*DATA TO PROCESS*:
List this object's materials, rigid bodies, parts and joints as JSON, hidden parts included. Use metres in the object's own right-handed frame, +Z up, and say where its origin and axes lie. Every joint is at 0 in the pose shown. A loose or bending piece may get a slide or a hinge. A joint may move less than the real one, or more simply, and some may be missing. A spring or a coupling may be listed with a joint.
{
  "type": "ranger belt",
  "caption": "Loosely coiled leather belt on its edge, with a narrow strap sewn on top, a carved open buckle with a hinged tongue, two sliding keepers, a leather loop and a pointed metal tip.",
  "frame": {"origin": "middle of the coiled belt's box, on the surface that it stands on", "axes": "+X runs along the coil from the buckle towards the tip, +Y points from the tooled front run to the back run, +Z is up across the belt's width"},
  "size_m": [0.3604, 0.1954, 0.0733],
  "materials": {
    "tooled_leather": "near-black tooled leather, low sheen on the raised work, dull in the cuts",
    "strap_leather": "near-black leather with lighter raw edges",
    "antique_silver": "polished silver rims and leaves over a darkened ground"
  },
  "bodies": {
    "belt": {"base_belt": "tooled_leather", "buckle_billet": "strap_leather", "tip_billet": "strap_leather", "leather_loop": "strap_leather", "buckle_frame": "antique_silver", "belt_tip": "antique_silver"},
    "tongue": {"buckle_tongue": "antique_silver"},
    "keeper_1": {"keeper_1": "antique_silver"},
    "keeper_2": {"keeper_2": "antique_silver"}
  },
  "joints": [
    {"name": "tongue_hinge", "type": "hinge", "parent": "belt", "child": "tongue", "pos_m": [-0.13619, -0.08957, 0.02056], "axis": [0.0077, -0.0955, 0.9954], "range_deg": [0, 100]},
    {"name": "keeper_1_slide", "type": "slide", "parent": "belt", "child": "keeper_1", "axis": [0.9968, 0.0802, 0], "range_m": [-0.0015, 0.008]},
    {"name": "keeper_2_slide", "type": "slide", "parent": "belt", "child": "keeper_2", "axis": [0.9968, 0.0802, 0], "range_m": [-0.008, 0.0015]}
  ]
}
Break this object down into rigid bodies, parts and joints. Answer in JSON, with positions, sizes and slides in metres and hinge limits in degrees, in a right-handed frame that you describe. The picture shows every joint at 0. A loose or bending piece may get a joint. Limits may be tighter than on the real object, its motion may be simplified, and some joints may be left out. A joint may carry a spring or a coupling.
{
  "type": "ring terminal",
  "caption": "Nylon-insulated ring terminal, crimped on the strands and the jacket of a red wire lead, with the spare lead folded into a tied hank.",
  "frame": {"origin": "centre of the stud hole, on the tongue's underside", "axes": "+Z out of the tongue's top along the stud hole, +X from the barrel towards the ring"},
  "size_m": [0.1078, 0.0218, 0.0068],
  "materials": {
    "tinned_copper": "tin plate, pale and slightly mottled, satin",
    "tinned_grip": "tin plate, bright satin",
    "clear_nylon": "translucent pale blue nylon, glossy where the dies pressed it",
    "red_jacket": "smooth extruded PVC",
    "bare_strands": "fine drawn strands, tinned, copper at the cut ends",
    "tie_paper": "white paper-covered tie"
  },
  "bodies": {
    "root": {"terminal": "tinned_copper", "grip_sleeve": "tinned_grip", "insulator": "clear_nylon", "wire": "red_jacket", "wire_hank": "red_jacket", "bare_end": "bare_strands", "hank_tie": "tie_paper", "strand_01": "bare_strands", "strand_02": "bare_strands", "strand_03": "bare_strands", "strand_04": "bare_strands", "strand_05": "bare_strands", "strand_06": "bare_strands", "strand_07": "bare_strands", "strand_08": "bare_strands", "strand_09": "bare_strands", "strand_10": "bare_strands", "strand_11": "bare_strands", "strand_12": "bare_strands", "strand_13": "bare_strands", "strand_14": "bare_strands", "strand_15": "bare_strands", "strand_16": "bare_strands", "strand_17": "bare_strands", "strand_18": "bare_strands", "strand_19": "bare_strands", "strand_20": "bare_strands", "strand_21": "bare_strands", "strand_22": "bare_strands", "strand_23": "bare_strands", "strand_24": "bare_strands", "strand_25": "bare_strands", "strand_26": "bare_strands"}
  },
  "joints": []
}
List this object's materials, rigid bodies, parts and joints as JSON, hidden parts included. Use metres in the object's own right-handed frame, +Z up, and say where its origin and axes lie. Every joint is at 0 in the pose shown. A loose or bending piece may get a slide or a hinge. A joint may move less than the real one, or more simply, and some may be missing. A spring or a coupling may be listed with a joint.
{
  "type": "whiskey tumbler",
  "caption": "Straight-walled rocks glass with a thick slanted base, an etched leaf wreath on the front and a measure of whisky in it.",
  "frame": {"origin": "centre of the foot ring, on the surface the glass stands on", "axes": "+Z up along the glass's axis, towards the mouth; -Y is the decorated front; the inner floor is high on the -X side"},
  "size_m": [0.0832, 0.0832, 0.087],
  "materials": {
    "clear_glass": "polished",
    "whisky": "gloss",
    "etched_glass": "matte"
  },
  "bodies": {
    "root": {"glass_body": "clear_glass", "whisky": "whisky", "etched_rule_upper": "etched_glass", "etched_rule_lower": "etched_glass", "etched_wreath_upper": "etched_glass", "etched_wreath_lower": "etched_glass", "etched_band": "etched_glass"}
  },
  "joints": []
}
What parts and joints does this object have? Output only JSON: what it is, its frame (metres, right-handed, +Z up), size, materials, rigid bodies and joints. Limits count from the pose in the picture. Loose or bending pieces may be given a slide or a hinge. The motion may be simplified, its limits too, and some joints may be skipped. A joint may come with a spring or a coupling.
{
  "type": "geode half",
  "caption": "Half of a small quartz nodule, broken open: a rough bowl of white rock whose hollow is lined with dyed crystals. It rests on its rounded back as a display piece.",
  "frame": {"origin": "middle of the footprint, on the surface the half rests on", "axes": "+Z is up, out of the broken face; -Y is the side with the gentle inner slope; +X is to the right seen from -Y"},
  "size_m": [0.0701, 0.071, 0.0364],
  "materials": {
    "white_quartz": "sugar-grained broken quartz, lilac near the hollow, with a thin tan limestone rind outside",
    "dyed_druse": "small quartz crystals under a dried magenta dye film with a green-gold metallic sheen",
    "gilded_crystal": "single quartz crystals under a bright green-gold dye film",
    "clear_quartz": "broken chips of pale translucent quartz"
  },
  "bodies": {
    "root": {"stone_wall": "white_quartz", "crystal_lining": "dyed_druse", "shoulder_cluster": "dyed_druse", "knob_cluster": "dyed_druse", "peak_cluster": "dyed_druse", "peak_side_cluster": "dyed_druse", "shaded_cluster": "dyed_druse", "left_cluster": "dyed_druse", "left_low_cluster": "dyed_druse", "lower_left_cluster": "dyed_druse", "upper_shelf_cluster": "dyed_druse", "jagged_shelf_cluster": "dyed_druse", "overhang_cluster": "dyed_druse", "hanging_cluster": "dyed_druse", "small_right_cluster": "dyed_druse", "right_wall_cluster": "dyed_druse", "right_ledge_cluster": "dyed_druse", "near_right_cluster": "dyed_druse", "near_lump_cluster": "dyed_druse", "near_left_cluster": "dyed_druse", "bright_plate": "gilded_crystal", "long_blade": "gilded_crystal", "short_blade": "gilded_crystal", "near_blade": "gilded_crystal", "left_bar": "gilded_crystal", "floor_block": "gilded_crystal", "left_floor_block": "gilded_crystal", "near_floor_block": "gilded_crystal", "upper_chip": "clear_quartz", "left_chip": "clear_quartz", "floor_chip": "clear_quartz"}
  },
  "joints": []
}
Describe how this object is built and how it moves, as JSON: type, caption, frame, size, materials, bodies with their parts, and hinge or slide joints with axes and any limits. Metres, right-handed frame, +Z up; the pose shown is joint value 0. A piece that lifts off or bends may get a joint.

*EXERCISE GOAL*:
Every entry should be printed again exactly as written.

*IN RESPONSE*:
List this object's materials, rigid bodies, parts and joints as JSON, hidden parts included. Use metres in the object's own right-handed frame, +Z up, and say where its origin and axes lie. Every joint is at 0 in the pose shown. A loose or bending piece may get a slide or a hinge. A joint may move less than the real one, or more simply, and some may be missing. A spring or a coupling may be listed with a joint.
{
  "type": "ranger belt",
  "caption": "Loosely coiled leather belt on its edge, with a narrow strap sewn on top, a carved open buckle with a hinged tongue, two sliding keepers, a leather loop and a pointed metal tip.",
  "frame": {"origin": "middle of the coiled belt's box, on the surface that it stands on", "axes": "+X runs along the coil from the buckle towards the tip, +Y points from the tooled front run to the back run, +Z is up across the belt's width"},
  "size_m": [0.3604, 0.1954, 0.0733],
  "materials": {
    "tooled_leather": "near-black tooled leather, low sheen on the raised work, dull in the cuts",
    "strap_leather": "near-black leather with lighter raw edges",
    "antique_silver": "polished silver rims and leaves over a darkened ground"
  },
  "bodies": {
    "belt": {"base_belt": "tooled_leather", "buckle_billet": "strap_leather", "tip_billet": "strap_leather", "leather_loop": "strap_leather", "buckle_frame": "antique_silver", "belt_tip": "antique_silver"},
    "tongue": {"buckle_tongue": "antique_silver"},
    "keeper_1": {"keeper_1": "antique_silver"},
    "keeper_2": {"keeper_2": "antique_silver"}
  },
  "joints": [
    {"name": "tongue_hinge", "type": "hinge", "parent": "belt", "child": "tongue", "pos_m": [-0.13619, -0.08957, 0.02056], "axis": [0.0077, -0.0955, 0.9954], "range_deg": [0, 100]},
    {"name": "keeper_1_slide", "type": "slide", "parent": "belt", "child": "keeper_1", "axis": [0.9968, 0.0802, 0], "range_m": [-0.0015, 0.008]},
    {"name": "keeper_2_slide", "type": "slide", "parent": "belt", "child": "keeper_2", "axis": [0.9968, 0.0802, 0], "range_m": [-0.008, 0.0015]}
  ]
}
Break this object down into rigid bodies, parts and joints. Answer in JSON, with positions, sizes and slides in metres and hinge limits in degrees, in a right-handed frame that you describe. The picture shows every joint at 0. A loose or bending piece may get a joint. Limits may be tighter than on the real object, its motion may be simplified, and some joints may be left out. A joint may carry a spring or a coupling.
{
  "type": "ring terminal",
  "caption": "Nylon-insulated ring terminal, crimped on the strands and the jacket of a red wire lead, with the spare lead folded into a tied hank.",
  "frame": {"origin": "centre of the stud hole, on the tongue's underside", "axes": "+Z out of the tongue's top along the stud hole, +X from the barrel towards the ring"},
  "size_m": [0.1078, 0.0218, 0.0068],
  "materials": {
    "tinned_copper": "tin plate, pale and slightly mottled, satin",
    "tinned_grip": "tin plate, bright satin",
    "clear_nylon": "translucent pale blue nylon, glossy where the dies pressed it",
    "red_jacket": "smooth extruded PVC",
    "bare_strands": "fine drawn strands, tinned, copper at the cut ends",
    "tie_paper": "white paper-covered tie"
  },
  "bodies": {
    "root": {"terminal": "tinned_copper", "grip_sleeve": "tinned_grip", "insulator": "clear_nylon", "wire": "red_jacket", "wire_hank": "red_jacket", "bare_end": "bare_strands", "hank_tie": "tie_paper", "strand_01": "bare_strands", "strand_02": "bare_strands", "strand_03": "bare_strands", "strand_04": "bare_strands", "strand_05": "bare_strands", "strand_06": "bare_strands", "strand_07": "bare_strands", "strand_08": "bare_strands", "strand_09": "bare_strands", "strand_10": "bare_strands", "strand_11": "bare_strands", "strand_12": "bare_strands", "strand_13": "bare_strands", "strand_14": "bare_strands", "strand_15": "bare_strands", "strand_16": "bare_strands", "strand_17": "bare_strands", "strand_18": "bare_strands", "strand_19": "bare_strands", "strand_20": "bare_strands", "strand_21": "bare_strands", "strand_22": "bare_strands", "strand_23": "bare_strands", "strand_24": "bare_strands", "strand_25": "bare_strands", "strand_26": "bare_strands"}
  },
  "joints": []
}
List this object's materials, rigid bodies, parts and joints as JSON, hidden parts included. Use metres in the object's own right-handed frame, +Z up, and say where its origin and axes lie. Every joint is at 0 in the pose shown. A loose or bending piece may get a slide or a hinge. A joint may move less than the real one, or more simply, and some may be missing. A spring or a coupling may be listed with a joint.
{
  "type": "whiskey tumbler",
  "caption": "Straight-walled rocks glass with a thick slanted base, an etched leaf wreath on the front and a measure of whisky in it.",
  "frame": {"origin": "centre of the foot ring, on the surface the glass stands on", "axes": "+Z up along the glass's axis, towards the mouth; -Y is the decorated front; the inner floor is high on the -X side"},
  "size_m": [0.0832, 0.0832, 0.087],
  "materials": {
    "clear_glass": "polished",
    "whisky": "gloss",
    "etched_glass": "matte"
  },
  "bodies": {
    "root": {"glass_body": "clear_glass", "whisky": "whisky", "etched_rule_upper": "etched_glass", "etched_rule_lower": "etched_glass", "etched_wreath_upper": "etched_glass", "etched_wreath_lower": "etched_glass", "etched_band": "etched_glass"}
  },
  "joints": []
}
What parts and joints does this object have? Output only JSON: what it is, its frame (metres, right-handed, +Z up), size, materials, rigid bodies and joints. Limits count from the pose in the picture. Loose or bending pieces may be given a slide or a hinge. The motion may be simplified, its limits too, and some joints may be skipped. A joint may come with a spring or a coupling.
{
  "type": "geode half",
  "caption": "Half of a small quartz nodule, broken open: a rough bowl of white rock whose hollow is lined with dyed crystals. It rests on its rounded back as a display piece.",
  "frame": {"origin": "middle of the footprint, on the surface the half rests on", "axes": "+Z is up, out of the broken face; -Y is the side with the gentle inner slope; +X is to the right seen from -Y"},
  "size_m": [0.0701, 0.071, 0.0364],
  "materials": {
    "white_quartz": "sugar-grained broken quartz, lilac near the hollow, with a thin tan limestone rind outside",
    "dyed_druse": "small quartz crystals under a dried magenta dye film with a green-gold metallic sheen",
    "gilded_crystal": "single quartz crystals under a bright green-gold dye film",
    "clear_quartz": "broken chips of pale translucent quartz"
  },
  "bodies": {
    "root": {"stone_wall": "white_quartz", "crystal_lining": "dyed_druse", "shoulder_cluster": "dyed_druse", "knob_cluster": "dyed_druse", "peak_cluster": "dyed_druse", "peak_side_cluster": "dyed_druse", "shaded_cluster": "dyed_druse", "left_cluster": "dyed_druse", "left_low_cluster": "dyed_druse", "lower_left_cluster": "dyed_druse", "upper_shelf_cluster": "dyed_druse", "jagged_shelf_cluster": "dyed_druse", "overhang_cluster": "dyed_druse", "hanging_cluster": "dyed_druse", "small_right_cluster": "dyed_druse", "right_wall_cluster": "dyed_druse", "right_ledge_cluster": "dyed_druse", "near_right_cluster": "dyed_druse", "near_lump_cluster": "dyed_druse", "near_left_cluster": "dyed_druse", "bright_plate": "gilded_crystal", "long_blade": "gilded_crystal", "short_blade": "gilded_crystal", "near_blade": "gilded_crystal", "left_bar": "gilded_crystal", "floor_block": "gilded_crystal", "left_floor_block": "gilded_crystal", "near_floor_block": "gilded_crystal", "upper_chip": "clear_quartz", "left_chip": "clear_quartz", "floor_chip": "clear_quartz"}
  },
  "joints": []
}
Describe how this object is built and how it moves, as JSON: type, caption, frame, size, materials, bodies with their parts, and hinge or slide joints with axes and any limits. Metres, right-handed frame, +Z up; the pose shown is joint value 0. A piece that lifts off or bends may get a joint.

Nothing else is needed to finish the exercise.